AIM OF THE TASK: Begin with the line that contains "bake_transform(piece)" and continue down through the line that contains "across, height), share)"; reproduce those lines exactly and only those.

———

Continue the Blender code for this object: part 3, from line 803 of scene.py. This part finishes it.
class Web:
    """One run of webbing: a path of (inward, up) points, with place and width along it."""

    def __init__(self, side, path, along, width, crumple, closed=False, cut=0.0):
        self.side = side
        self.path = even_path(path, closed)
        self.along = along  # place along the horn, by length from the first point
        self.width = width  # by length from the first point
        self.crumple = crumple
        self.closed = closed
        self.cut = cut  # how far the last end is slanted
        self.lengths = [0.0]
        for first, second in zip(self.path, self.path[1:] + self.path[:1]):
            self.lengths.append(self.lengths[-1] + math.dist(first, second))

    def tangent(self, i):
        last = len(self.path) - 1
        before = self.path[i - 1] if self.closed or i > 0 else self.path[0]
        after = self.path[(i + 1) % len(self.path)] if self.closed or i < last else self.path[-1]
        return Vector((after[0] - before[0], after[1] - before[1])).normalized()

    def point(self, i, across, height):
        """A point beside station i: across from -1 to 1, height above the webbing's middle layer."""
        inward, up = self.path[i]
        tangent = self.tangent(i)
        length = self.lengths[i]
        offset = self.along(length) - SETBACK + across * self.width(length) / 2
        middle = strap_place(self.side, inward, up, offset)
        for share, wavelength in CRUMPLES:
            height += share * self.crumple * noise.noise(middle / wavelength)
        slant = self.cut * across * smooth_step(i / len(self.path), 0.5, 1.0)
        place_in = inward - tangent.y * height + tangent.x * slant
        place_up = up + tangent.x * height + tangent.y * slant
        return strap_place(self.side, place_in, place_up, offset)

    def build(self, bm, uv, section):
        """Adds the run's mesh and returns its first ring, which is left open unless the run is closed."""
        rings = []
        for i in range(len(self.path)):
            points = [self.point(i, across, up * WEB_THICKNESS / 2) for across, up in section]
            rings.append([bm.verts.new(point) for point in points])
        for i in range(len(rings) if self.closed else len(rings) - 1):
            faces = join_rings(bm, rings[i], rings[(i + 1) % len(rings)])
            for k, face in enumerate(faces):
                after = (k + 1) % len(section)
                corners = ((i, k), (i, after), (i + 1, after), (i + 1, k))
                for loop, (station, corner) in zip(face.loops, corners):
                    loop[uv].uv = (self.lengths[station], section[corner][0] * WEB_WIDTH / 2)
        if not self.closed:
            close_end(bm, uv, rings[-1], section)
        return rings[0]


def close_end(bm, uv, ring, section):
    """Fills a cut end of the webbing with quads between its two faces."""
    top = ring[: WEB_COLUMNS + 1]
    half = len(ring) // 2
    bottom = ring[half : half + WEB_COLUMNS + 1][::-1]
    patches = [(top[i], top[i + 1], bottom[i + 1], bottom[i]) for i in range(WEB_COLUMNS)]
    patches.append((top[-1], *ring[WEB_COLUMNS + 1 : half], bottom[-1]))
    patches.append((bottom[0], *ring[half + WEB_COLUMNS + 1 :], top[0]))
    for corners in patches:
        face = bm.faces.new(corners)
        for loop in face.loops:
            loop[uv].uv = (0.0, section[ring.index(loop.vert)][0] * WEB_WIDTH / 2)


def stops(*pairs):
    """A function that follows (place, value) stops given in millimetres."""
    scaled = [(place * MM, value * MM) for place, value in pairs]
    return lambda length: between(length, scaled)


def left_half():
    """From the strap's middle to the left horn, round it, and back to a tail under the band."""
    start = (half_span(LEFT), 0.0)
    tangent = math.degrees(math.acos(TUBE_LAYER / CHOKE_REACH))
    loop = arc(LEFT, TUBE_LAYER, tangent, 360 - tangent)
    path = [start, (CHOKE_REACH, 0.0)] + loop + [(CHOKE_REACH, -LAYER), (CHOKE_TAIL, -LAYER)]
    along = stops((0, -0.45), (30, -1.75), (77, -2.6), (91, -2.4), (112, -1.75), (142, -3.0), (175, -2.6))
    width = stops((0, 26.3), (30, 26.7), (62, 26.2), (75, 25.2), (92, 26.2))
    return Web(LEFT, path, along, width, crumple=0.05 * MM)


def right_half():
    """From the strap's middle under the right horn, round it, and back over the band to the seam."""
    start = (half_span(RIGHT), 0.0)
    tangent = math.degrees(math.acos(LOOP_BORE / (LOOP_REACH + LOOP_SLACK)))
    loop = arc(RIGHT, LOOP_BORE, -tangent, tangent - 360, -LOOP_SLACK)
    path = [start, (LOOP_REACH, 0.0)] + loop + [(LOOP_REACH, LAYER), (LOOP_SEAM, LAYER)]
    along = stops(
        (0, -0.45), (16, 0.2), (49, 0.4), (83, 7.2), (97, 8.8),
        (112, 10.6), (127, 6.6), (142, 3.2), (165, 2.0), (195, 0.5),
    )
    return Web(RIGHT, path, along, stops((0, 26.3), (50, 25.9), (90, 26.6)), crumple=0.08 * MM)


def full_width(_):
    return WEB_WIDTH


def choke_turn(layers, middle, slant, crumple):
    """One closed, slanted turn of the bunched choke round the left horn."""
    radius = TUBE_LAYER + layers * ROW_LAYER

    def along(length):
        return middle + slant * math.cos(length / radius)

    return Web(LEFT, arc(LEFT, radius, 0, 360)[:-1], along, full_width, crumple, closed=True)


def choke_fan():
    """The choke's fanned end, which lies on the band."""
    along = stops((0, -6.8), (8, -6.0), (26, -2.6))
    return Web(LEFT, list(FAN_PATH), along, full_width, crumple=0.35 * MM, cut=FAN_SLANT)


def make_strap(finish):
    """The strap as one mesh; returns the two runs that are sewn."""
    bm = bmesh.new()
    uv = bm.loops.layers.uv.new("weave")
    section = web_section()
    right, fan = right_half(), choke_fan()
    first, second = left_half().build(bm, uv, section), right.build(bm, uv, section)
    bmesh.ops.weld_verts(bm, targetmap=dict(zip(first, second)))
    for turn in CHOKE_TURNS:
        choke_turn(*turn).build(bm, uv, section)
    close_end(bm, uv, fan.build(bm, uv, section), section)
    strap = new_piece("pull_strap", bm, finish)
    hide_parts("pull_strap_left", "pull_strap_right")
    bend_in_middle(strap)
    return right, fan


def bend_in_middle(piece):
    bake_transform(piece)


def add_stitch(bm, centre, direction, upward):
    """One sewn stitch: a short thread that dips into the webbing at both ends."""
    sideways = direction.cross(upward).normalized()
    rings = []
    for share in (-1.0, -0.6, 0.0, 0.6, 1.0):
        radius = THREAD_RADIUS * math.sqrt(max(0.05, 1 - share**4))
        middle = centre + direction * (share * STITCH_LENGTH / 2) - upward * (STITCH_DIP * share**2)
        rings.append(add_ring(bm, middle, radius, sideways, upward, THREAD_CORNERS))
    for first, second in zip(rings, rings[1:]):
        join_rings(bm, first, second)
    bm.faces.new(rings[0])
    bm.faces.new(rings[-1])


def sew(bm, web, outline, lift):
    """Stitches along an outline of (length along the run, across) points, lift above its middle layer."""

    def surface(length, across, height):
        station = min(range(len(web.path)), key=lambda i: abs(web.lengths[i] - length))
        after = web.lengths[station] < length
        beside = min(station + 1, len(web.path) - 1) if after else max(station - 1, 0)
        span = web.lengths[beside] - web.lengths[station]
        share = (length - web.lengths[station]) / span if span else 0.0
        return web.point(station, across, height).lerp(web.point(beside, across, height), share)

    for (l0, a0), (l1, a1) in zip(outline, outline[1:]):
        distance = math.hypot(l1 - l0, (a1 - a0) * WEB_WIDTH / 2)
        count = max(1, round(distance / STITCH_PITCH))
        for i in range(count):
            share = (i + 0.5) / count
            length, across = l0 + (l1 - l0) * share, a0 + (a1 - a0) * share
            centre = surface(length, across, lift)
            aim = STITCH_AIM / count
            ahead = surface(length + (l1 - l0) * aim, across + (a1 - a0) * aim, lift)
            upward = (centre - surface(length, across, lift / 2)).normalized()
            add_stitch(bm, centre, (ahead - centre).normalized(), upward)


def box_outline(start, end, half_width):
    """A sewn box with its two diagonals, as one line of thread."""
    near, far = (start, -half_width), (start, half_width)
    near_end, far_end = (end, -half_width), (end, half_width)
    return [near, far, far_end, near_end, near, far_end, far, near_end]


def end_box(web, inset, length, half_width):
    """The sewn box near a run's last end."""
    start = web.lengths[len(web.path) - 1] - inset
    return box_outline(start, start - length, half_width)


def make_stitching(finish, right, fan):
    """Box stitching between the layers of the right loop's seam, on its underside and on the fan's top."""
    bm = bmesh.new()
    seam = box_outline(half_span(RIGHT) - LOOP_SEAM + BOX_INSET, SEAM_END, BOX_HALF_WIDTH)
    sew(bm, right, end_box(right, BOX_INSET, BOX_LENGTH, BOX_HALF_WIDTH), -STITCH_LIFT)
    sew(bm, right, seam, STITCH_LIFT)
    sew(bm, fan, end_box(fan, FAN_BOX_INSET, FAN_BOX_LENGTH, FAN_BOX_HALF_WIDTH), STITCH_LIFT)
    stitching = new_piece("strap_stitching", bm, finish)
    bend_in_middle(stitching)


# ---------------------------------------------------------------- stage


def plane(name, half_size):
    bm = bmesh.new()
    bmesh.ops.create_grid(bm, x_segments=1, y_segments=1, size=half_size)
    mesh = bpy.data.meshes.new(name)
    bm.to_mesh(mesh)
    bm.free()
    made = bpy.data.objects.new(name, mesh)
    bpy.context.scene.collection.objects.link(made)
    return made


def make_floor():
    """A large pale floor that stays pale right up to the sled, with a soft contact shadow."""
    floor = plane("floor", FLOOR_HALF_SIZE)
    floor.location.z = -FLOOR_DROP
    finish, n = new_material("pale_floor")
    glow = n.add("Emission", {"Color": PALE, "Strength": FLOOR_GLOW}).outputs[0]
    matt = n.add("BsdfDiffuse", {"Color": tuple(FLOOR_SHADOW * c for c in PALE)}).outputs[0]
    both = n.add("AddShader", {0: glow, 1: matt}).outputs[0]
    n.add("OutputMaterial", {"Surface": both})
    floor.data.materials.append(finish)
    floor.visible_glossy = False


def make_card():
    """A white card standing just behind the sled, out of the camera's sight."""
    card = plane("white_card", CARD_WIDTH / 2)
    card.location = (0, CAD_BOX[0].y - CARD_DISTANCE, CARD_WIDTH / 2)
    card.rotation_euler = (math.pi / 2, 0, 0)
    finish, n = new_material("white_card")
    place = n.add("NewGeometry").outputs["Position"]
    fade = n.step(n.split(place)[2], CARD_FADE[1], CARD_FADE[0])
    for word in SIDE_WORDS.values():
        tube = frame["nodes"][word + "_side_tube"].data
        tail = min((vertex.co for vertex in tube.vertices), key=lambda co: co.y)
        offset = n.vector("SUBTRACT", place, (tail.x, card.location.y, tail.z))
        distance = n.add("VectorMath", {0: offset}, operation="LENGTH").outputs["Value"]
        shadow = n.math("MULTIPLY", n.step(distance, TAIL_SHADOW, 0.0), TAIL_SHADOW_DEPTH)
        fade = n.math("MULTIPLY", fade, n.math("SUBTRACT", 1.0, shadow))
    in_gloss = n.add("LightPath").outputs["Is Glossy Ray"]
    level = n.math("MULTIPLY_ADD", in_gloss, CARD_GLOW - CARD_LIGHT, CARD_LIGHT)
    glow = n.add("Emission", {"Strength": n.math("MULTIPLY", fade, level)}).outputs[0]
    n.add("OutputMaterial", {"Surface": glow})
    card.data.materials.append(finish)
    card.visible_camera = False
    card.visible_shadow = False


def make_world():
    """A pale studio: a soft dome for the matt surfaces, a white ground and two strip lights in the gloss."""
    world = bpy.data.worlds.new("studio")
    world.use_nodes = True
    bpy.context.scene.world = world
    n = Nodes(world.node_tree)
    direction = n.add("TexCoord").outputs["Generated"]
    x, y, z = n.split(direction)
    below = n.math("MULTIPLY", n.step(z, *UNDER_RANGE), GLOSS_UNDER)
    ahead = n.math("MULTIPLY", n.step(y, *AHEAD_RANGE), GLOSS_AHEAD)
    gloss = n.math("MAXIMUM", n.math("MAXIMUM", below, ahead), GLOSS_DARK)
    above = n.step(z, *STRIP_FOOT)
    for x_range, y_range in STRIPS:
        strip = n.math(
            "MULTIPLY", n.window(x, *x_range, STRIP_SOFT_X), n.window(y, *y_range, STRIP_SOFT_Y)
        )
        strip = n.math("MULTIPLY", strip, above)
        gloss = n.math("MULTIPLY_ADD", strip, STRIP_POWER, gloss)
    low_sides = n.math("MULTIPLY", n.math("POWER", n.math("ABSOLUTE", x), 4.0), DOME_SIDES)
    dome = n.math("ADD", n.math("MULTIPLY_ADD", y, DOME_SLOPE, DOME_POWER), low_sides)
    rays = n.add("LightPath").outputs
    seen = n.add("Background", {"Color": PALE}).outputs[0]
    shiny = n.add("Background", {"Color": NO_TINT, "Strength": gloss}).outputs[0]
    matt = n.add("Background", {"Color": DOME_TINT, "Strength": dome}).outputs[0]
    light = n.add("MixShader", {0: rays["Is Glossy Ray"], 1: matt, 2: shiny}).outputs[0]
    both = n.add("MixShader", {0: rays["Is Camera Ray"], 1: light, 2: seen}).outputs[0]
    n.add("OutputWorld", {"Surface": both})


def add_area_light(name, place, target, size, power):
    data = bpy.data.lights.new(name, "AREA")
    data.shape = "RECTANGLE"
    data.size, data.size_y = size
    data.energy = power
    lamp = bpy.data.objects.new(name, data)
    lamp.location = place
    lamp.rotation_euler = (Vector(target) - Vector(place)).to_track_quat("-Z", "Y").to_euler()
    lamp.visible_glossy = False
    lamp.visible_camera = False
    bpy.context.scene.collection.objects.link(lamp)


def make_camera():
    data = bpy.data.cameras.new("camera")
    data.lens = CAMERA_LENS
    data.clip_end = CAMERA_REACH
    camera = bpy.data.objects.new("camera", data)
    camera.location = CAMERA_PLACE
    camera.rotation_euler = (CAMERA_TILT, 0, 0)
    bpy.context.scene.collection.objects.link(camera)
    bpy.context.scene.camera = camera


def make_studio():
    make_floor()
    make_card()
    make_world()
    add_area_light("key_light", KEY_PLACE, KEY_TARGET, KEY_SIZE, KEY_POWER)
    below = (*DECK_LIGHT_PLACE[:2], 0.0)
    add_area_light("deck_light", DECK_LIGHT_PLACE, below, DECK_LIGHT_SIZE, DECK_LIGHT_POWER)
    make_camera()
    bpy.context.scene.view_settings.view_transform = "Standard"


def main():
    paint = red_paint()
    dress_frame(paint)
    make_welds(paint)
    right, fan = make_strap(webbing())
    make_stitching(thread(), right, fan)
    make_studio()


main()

———

ANSWER:
    bake_transform(piece)


def add_stitch(bm, centre, direction, upward):
    """One sewn stitch: a short thread that dips into the webbing at both ends."""
    sideways = direction.cross(upward).normalized()
    rings = []
    for share in (-1.0, -0.6, 0.0, 0.6, 1.0):
        radius = THREAD_RADIUS * math.sqrt(max(0.05, 1 - share**4))
        middle = centre + direction * (share * STITCH_LENGTH / 2) - upward * (STITCH_DIP * share**2)
        rings.append(add_ring(bm, middle, radius, sideways, upward, THREAD_CORNERS))
    for first, second in zip(rings, rings[1:]):
        join_rings(bm, first, second)
    bm.faces.new(rings[0])
    bm.faces.new(rings[-1])


def sew(bm, web, outline, lift):
    """Stitches along an outline of (length along the run, across) points, lift above its middle layer."""

    def surface(length, across, height):
        station = min(range(len(web.path)), key=lambda i: abs(web.lengths[i] - length))
        after = web.lengths[station] < length
        beside = min(station + 1, len(web.path) - 1) if after else max(station - 1, 0)
        span = web.lengths[beside] - web.lengths[station]
        share = (length - web.lengths[station]) / span if span else 0.0
        return web.point(station, across, height).lerp(web.point(beside, across, height), share)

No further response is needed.